The main difference between a water pump and a fire fighting pump lies in their intended purpose and design. A water pump is a general-purpose pump used for various applications, such as moving water from one location to another for irrigation or domestic use. A fire fighting pump, however, is specifically designed for fire suppression and is capable of delivering high-pressure water flow to extinguish fires effectively. Fire fighting pumps are built to meet specific standards and requirements, including the ability to generate sufficient pressure and volume of water for firefighting purposes.

What gas is used in fire suppression systems?

Various gases are used in fire suppression systems, depending on the specific application and the type of fire being suppressed.

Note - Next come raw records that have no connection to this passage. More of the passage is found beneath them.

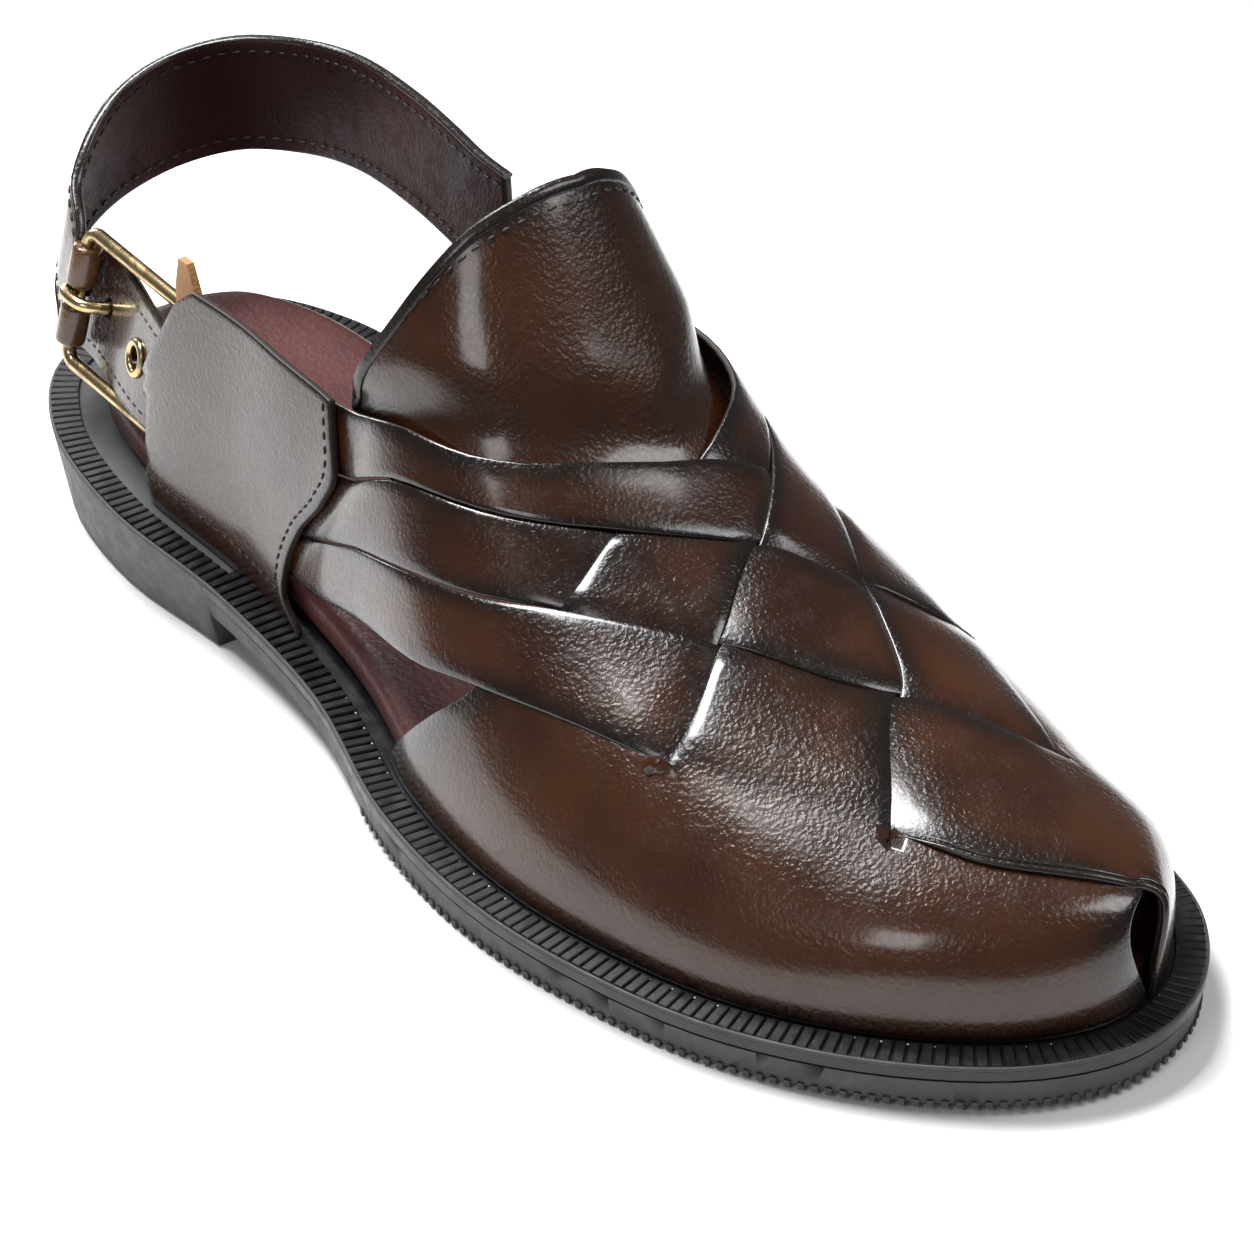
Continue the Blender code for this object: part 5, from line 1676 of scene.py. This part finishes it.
    def add_stitches(self) -> None:
        """The pale stitches on the welt, close to the upper."""
        wide = LAST.outline(40)
        loop = inset(wide, LAST.rim(wide[:, 0]) - 0.0011)
        ahead = np.roll(loop, -int(np.argmin(loop[:, 0])), 0)
        ahead = ahead[ahead[:, 0] > self.heel_length + 0.006]
        path = np.column_stack([ahead - LAST.middle, LAST.welt_top(ahead[:, 0]) + 0.0003])
        shape = bmesh.new()
        stitches(shape, path, np.broadcast_to(UP, path.shape), self.thread)
        Piece("welt_stitching", "welt_rubber", (self.finishes.pale_thread,), (), 80.0).finish(shape)


# The soft boxes: name, place, width and height, and watts.
SOFT_BOXES: tuple[tuple[str, Row, Row, float], ...] = (
    ("key_softbox", (-0.33, -0.10, 0.90), (0.62, 0.27), 17.0),
    ("rear_softbox", (-0.95, 0.08, 0.34), (0.50, 0.26), 4.0),
    ("front_softbox", (0.45, -0.85, 0.75), (0.35, 0.35), 2.0),
    ("toe_softbox", (0.50, 0.35, 0.85), (0.40, 0.40), 3.5),
)


@dataclass
class Studio:
    """The pale floor, the soft lights and the camera."""

    azimuth: float = 53.4
    elevation: float = 33.0
    distance: float = 0.7893
    lens: float = 124.47
    target: Row = (0.15143, 0.01286, 0.01857)
    anchor: Row = (0.145, 0.00425, 0.0)
    floor_size: float = 6.0
    # Reach and fade of the painted pool of light on the floor.
    painted_pool_reach: float = 0.25
    painted_pool_fade: float = 0.16
    aim: Row = (0.0, 0.0, 0.03)
    world: float = 0.16

    def build(self) -> None:
        """Builds the whole studio."""
        self.add_floor()
        self.add_lights()
        self.add_camera()

    def add_floor(self) -> None:
        """A wide floor with a painted pool of light: pale under the sandal, painted darker grey beyond it.
        """
        shape = bmesh.new()
        bmesh.ops.create_grid(shape, x_segments=2, y_segments=2, size=self.floor_size)
        mesh = bpy.data.meshes.new("studio_floor")
        shape.to_mesh(mesh)
        shape.free()
        graph = Graph("studio_paper")
        away = graph.add("ShaderNodeVectorMath", {"operation": "LENGTH"}, Vector=graph.place)
        # Painted pool of light: the floor's colour fades from pale to grey away from the sandal.
        far = graph.ramp(away.outputs["Value"], self.painted_pool_reach, self.painted_pool_reach + self.painted_pool_fade)
        near = graph.mix(graph.noise(3.0, 2.0), (0.86, 0.86, 0.86), (0.88, 0.88, 0.88))
        graph.use("Base Color", graph.mix(far, near, (0.34, 0.34, 0.34)))
        graph.use("Roughness", 0.9)
        graph.use("Specular IOR Level", 0.1)
        mesh.materials.append(graph.material)
        floor = bpy.data.objects.new("studio_floor", mesh)
        bpy.context.scene.collection.objects.link(floor)

    def add_light(self, name: str, place: Row, size: Row, power: float) -> None:
        """A soft rectangular light that faces the sandal.

        Args:
            name: The light's name.
            place: Where it stands.
            size: Its width and height.
            power: Its power in watts.
        """
        data = bpy.data.lights.new(name, "AREA")
        data.shape = "RECTANGLE"
        data.size, data.size_y = size
        data.energy = power
        light = bpy.data.objects.new(name, data)
        spot = Vector(place)
        turn = (spot - Vector(self.aim)).to_track_quat("Z", "Y").to_matrix().to_4x4()
        light.matrix_world = Matrix.Translation(spot) @ turn
        bpy.context.scene.collection.objects.link(light)

    def add_lights(self) -> None:
        """The four soft boxes and an even world."""
        for name, place, size, power in SOFT_BOXES:
            self.add_light(name, place, size, power)
        world = bpy.data.worlds.new("studio_air")
        world.use_nodes = True
        air = world.node_tree.nodes["Background"]
        air.inputs["Color"].default_value = (1.0, 1.0, 1.0, 1.0)
        air.inputs["Strength"].default_value = self.world
        bpy.context.scene.world = world
        bpy.context.scene.view_settings.view_transform = "Standard"

    def add_camera(self) -> None:
        """The camera at the photograph's angle."""
        turn, tilt = math.radians(self.azimuth), math.radians(self.elevation)
        back = Vector((math.sin(turn) * math.cos(tilt), -math.cos(turn) * math.cos(tilt), math.sin(tilt)))
        right = Vector((math.cos(turn), math.sin(turn), 0.0))
        up = back.cross(right)
        data = bpy.data.cameras.new("studio_camera")
        data.sensor_width = 36.0
        data.lens = self.lens
        camera = bpy.data.objects.new("studio_camera", data)
        place = Vector(self.target) + back * self.distance - Vector(self.anchor)
        camera.matrix_world = Matrix.Translation(place) @ Matrix([right, up, back]).transposed().to_4x4()
        bpy.context.scene.collection.objects.link(camera)
        bpy.context.scene.camera = camera


def dress_tip(finishes: Finishes) -> None:
    """Gives the pointed end of the billet its raw tan leather."""
    for slot in bpy.data.objects["strap_tip"].material_slots:
        slot.material = finishes.tan


def main() -> None:
    """Builds the sandal's looks, then the studio."""
    logging.basicConfig(level=logging.INFO, format="%(message)s")
    finishes = Finishes()
    buckle = BuckleFrame()
    Sole(finishes).build()
    WovenVamp(finishes).build()
    InstepShield(finishes).build()
    for side in Side:
        Quarter(finishes, side).build()
    HeelStrap(finishes, buckle).build()
    Billet(finishes, buckle).build()
    Buckle(finishes, buckle).build()
    dress_tip(finishes)
    Studio().build()


if __name__ == "__main__":
    main()
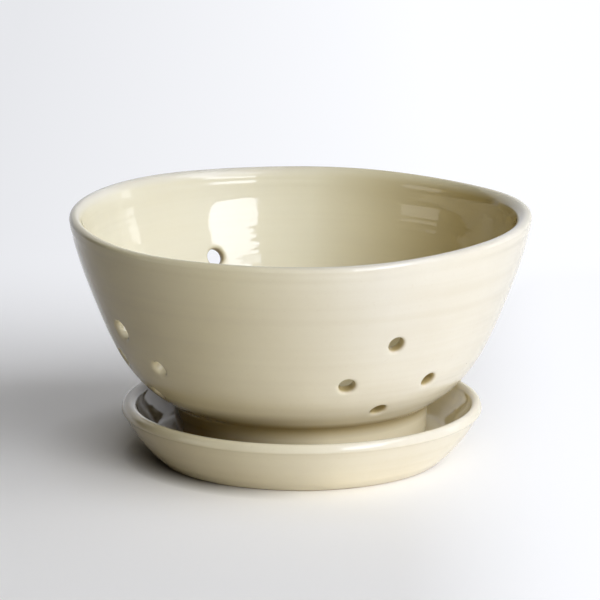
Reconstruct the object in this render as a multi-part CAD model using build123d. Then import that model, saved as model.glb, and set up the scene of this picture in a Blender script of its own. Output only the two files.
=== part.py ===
from build123d import *
import os
from math import cos, radians, sin

# Berry colander bowl: a thrown stoneware bowl with drain holes, standing in its own drip saucer.
# Millimetres, +Z up. The origin is on the table, at the middle of the saucer's base.

# Saucer: a shallow flared dish with a rolled lip and a flat base
saucer_reach = 64.3
saucer_height = 19.9
saucer_roll = 2.3
saucer_crease = 0.15
saucer_crease_angle = 30
saucer_base_reach = 51.3
saucer_base_edge = 0.6
saucer_floor = 6.5
saucer_wall = 4.2
saucer_belly = 1.1
saucer_well_fillet = 4.0

# Bowl: the foot ring, with heights counted from where the bowl stands
foot_reach = 44.6
foot_height = 13.5
foot_ring_width = 6.4
foot_flare = 0.9
foot_edge = 0.9
foot_recess = 7.5
foot_recess_fillet = 2.0
foot_fillet = 1.6

# Bowl: floor, wall and rim
rim_reach = 82.5
rim_height = 81.3
rim_round = 2.1
bowl_wall = 4.3
bowl_floor = 6.0
shoulder_reach = 47.4
shoulder_height = 15.0
inside_floor_reach = 22.0
inside_floor_rise = 0.6

# The outer wall's curve, as shares of the way from the shoulder out to the rim, and up to it.
# Its last point is above the rim, in clay that is cut away.
wall_shares = [
    (0.205, 0.075), (0.362, 0.160), (0.496, 0.266), (0.607, 0.382), (0.787, 0.623), (0.908, 0.808),
    (1.000, 1.000), (1.072, 1.120),
]
# How far along the outer curve the inner face is measured off it
inner_face_shares = [0.14, 0.27, 0.40, 0.54, 0.68, 0.80, 0.90]

# The rim is a little uneven, as hands left it: it twists by this much up and down, and leans by this much
rim_twist = 1.08
rim_twist_turn = 99.0
rim_lean = 0.35
rim_lean_turn = 165.0

# Drain holes: a diamond of four in each quarter of the wall, and a ring round one in the floor
drain_reach = 3.1
drain_soft_edge = 0.9
drain_top = 49.3
drain_side = 34.3
drain_bottom = 22.4
drain_spread = 14.2
cluster_count = 4
cluster_start = 28.0
floor_drain_circle = 16.5
floor_drain_count = 6

# Lengths that only serve the modelling: how far a cutter runs past a face, and how closely edges are matched
overrun = 5.0
match = 0.01
halvings = 40

# The bowl stands on the saucer's floor, flat face to flat face
bowl_base = saucer_floor


def at(reach, height):
    """A point of an outline, at a radius and a height."""
    return Vector(reach, 0, height)


def inward(edge, share):
    """The direction square to an outer outline, into the clay."""
    along = edge % share
    return Vector(-along.Z, 0, along.X)


def turn(*edges):
    """Turn a closed outline once round the axis."""
    return revolve(make_face(Wire(list(edges))), Axis.Z)


def circles(solid, reach, height):
    """The round edges of a solid at one radius and height."""
    found = solid.edges().filter_by(GeomType.CIRCLE)
    return [e for e in found if abs(e.radius - reach) < match and abs(e.arc_center.Z - height) < match]


def make_saucer():
    """The drip saucer: a flared dish, with a rolled lip that stands a little proud of its wall."""
    lip = at(saucer_reach - saucer_roll, saucer_height - saucer_roll)
    meets = saucer_roll - saucer_crease
    fall = radians(saucer_crease_angle)
    foot = at(saucer_base_reach, 0)
    crease = lip + at(meets * cos(fall), -meets * sin(fall))
    lip_in = lip - at(meets, 0)
    chord = Line(foot, crease)
    outer = ThreePointArc(foot, chord @ 0.5 - inward(chord, 0.5) * saucer_belly, crease)
    half_way = outer @ 0.5 + inward(outer, 0.5) * saucer_wall
    slope = (lip_in.X - half_way.X) / (lip_in.Z - half_way.Z)
    toe = at(half_way.X - (half_way.Z - saucer_floor) * slope, saucer_floor)
    dish = turn(
        Line(at(0, 0), foot),
        outer,
        Line(crease, lip_in),
        Line(lip_in, toe),
        Line(toe, at(0, saucer_floor)),
        Line(at(0, saucer_floor), at(0, 0)),
    )
    dish = fillet(circles(dish, toe.X, saucer_floor), saucer_well_fillet)
    dish = fillet(circles(dish, saucer_base_reach, 0), saucer_base_edge)
    return dish + Pos(0, 0, lip.Z) * Torus(lip.X, saucer_roll)


def outer_curve():
    """The bowl's outer wall, from the shoulder over the foot to a little above the rim."""
    low = at(shoulder_reach, bowl_base + shoulder_height)
    high = at(rim_reach, bowl_base + rim_height - rim_round)
    way = [at(low.X + (high.X - low.X) * out, low.Z + (high.Z - low.Z) * up) for out, up in wall_shares]
    return Spline(low, *way)


def inner_curve(outer):
    """The bowl's inner face: one smooth line from the middle of the floor to the top of the wall."""
    off_wall = [outer @ share + inward(outer, share) * bowl_wall for share in inner_face_shares]
    middle = at(0, bowl_base + foot_recess + bowl_floor)
    turn_up = at(inside_floor_reach, middle.Z + inside_floor_rise)
    top = outer @ 1 + inward(outer, 1) * bowl_wall
    return Spline(middle, turn_up, *off_wall, top, tangents=[at(1, 0), outer % 1])


def make_turned_bowl(outer, inner):
    """Foot ring, floor and wall as turned, with the wall still taller than the rim."""
    foot_top = at(foot_reach + foot_flare, bowl_base + foot_height)
    foot_low = at(foot_reach, bowl_base)
    ring_low = at(foot_reach - foot_ring_width, bowl_base)
    ring_top = at(ring_low.X + foot_flare, bowl_base + foot_recess)
    bowl = turn(
        inner,
        Line(inner @ 1, outer @ 1),
        outer,
        Line(outer @ 0, foot_top),
        Line(foot_top, foot_low),
        Line(foot_low, ring_low),
        Line(ring_low, ring_top),
        Line(ring_top, at(0, ring_top.Z)),
        Line(at(0, ring_top.Z), inner @ 0),
    )
    bowl = fillet(circles(bowl, ring_top.X, ring_top.Z), foot_recess_fillet)
    bowl = fillet(circles(bowl, foot_top.X, foot_top.Z), foot_fillet)
    return fillet(circles(bowl, foot_low.X, bowl_base) + circles(bowl, ring_low.X, bowl_base), foot_edge)


def trim_rim(bowl):
    """Cut the tall wall along a slightly twisted and leaning face, and round both edges into a lip."""
    side = rim_reach + overrun
    lean_turn = radians(rim_lean_turn - rim_twist_turn)

    def corner(x_sign, y_sign):
        twist = 2 * rim_twist * x_sign * y_sign * (side / rim_reach) ** 2
        lean = rim_lean * (x_sign * cos(lean_turn) + y_sign * sin(lean_turn)) * side / rim_reach
        return Vector(x_sign * side, y_sign * side, bowl_base + rim_height + twist + lean)

    face = Face.make_bezier_surface([[corner(-1, -1), corner(1, -1)], [corner(-1, 1), corner(1, 1)]])
    bowl -= Rot(0, 0, rim_twist_turn) * extrude(face, rim_height, dir=(0, 0, 1))
    edges = [e for e in bowl.edges() if e.is_closed and e.center().Z > bowl_base + rim_height - rim_round]
    return fillet(edges, rim_round)


def soft_mouth(height, side):
    """The rounded mouth of a drain hole at a height: side is 1 where it opens upwards, and -1 downwards."""
    mouth = drain_reach + drain_soft_edge
    bend = drain_soft_edge * (1 - cos(radians(45)))
    bore_end = at(drain_reach, height - side * drain_soft_edge)
    return ThreePointArc(bore_end, at(drain_reach + bend, height - side * bend), at(mouth, height))


def drain_cutter(depth, dip):
    """A hole with softened mouths: the outer mouth at height zero, the inner one a little past the depth."""
    inside = soft_mouth(-depth - dip, -1)
    outside = soft_mouth(0, 1)
    below = inside @ 1 - at(0, overrun)
    above = outside @ 1 + at(0, overrun)
    return turn(
        outside,
        Line(outside @ 1, above),
        Line(above, at(0, above.Z)),
        Line(at(0, above.Z), at(0, below.Z)),
        Line(at(0, below.Z), below),
        Line(below, inside @ 1),
        inside,
        Line(inside @ 0, outside @ 0),
    )


def height_share(outer, height):
    """How far along the outer curve a height is reached."""
    low, high = 0.0, 1.0
    for _ in range(halvings):
        half = (low + high) / 2
        low, high = (half, high) if (outer @ half).Z < height else (low, half)
    return low


def wall_drain(outer, inner, height):
    """A drain hole square to the wall at a height, in the outline's plane."""
    share = height_share(outer, bowl_base + height)
    mouth = outer @ share
    depth = inner.distance_to(mouth)
    dip = (drain_reach + drain_soft_edge) ** 2 / 2 / (mouth.X - depth)
    return Plane(origin=mouth, x_dir=(0, 1, 0), z_dir=-inward(outer, share)) * drain_cutter(depth, dip)


def drains(outer, inner):
    """All the drain holes: a diamond of four in each quarter of the wall, and those in the floor."""
    top, side, bottom = [wall_drain(outer, inner, height) for height in (drain_top, drain_side, drain_bottom)]
    holes = []
    for turned in range(cluster_count):
        middle = cluster_start + turned * 360 / cluster_count
        holes += [Rot(0, 0, middle) * top, Rot(0, 0, middle) * bottom]
        holes += [Rot(0, 0, middle - drain_spread) * side, Rot(0, 0, middle + drain_spread) * side]
    recess = bowl_base + foot_recess
    floor_hole = Plane(origin=(0, 0, recess), z_dir=(0, 0, -1)) * drain_cutter(bowl_floor, 0)
    beside = Pos(floor_drain_circle, 0, 0) * floor_hole
    holes.append(floor_hole)
    for turned in range(floor_drain_count):
        holes.append(Rot(0, 0, cluster_start + turned * 360 / floor_drain_count) * beside)
    return holes


def make_bowl():
    """The colander bowl, in one piece with its foot ring."""
    outer = outer_curve()
    inner = inner_curve(outer)
    return trim_rim(make_turned_bowl(outer, inner)) - drains(outer, inner)


os.makedirs("parts", exist_ok=True)
export_step(make_saucer(), "parts/saucer.step")
export_step(make_bowl(), "parts/colander_bowl.step")
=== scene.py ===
import math

import bmesh
import bpy
import numpy
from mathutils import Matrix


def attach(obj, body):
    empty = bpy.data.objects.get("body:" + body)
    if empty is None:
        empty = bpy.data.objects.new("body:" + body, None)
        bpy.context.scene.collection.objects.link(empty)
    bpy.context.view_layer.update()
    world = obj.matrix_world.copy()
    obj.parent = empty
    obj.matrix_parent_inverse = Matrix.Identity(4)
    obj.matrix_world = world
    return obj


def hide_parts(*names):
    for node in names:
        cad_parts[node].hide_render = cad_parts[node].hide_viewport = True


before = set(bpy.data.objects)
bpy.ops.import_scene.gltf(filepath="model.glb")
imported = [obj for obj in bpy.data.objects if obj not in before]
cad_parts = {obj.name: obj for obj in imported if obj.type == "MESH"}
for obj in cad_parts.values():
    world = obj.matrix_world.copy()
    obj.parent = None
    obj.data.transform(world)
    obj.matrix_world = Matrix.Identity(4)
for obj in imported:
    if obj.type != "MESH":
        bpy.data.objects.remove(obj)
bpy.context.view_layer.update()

# The drip saucer catches what drains out of the bowl. It is stoneware thrown
# on a wheel, with a flat base, straight flaring walls and a rolled lip. It is
# glazed cream all over but for the underside and a thin line round its edge.

MM = 0.001


def noise_layer(nodes, links, scale, detail=2.0, stretch=(1.0, 1.0, 1.0), seed=0.0):
    """A noise pattern in metres on the piece, drawn out along an axis by stretch."""
    place = nodes.new("ShaderNodeTexCoord")
    turn = nodes.new("ShaderNodeMapping")
    turn.inputs["Scale"].default_value = stretch
    turn.inputs["Location"].default_value = (seed, seed * 0.7, seed * 1.3)
    noise = nodes.new("ShaderNodeTexNoise")
    noise.inputs["Scale"].default_value = scale
    noise.inputs["Detail"].default_value = detail
    links.new(place.outputs["Object"], turn.inputs["Vector"])
    links.new(turn.outputs["Vector"], noise.inputs["Vector"])
    return noise.outputs["Fac"]


def between(nodes, links, value, low, high, out_low, out_high, soft=False):
    """Spreads the part of a pattern between low and high over out_low to out_high."""
    spread = nodes.new("ShaderNodeMapRange")
    spread.interpolation_type = "SMOOTHSTEP" if soft else "LINEAR"
    spread.inputs["From Min"].default_value = low
    spread.inputs["From Max"].default_value = high
    spread.inputs["To Min"].default_value = out_low
    spread.inputs["To Max"].default_value = out_high
    links.new(value, spread.inputs["Value"])
    return spread.outputs["Result"]


def split(nodes, links, place):
    """The X, Y and Z of a place."""
    parts = nodes.new("ShaderNodeSeparateXYZ")
    links.new(place, parts.inputs["Vector"])
    return parts.outputs["X"], parts.outputs["Y"], parts.outputs["Z"]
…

Some commonly used gases include:

  • Carbon Dioxide (CO2): It is effective for suppressing fires by displacing oxygen, thus reducing the fire’s ability to sustain combustion.
  • FM-200: A clean agent gas that extinguishes fires by removing heat from the fire triangle.
  • Novec 1230: Another clean agent gas that works by removing heat and interrupting the fire chain reaction.
  • Inert gases (such as Argon, Nitrogen, and Inergen): These gases reduce oxygen levels in enclosed spaces, inhibiting the combustion process.

The selection of the appropriate gas depends on factors such as the type of fire hazard, the protected area’s size, and any environmental considerations.

Are sprinklers considered fire suppression?

Yes, sprinklers are considered a form of fire suppression. Automatic sprinkler systems are commonly used as a primary fire suppression method in buildings and other structures. Sprinklers are designed to detect heat from a fire and automatically release water, suppressing or extinguishing the fire before it spreads. They are highly effective in controlling fires, preventing their rapid escalation, and providing additional time for evacuation and firefighting efforts.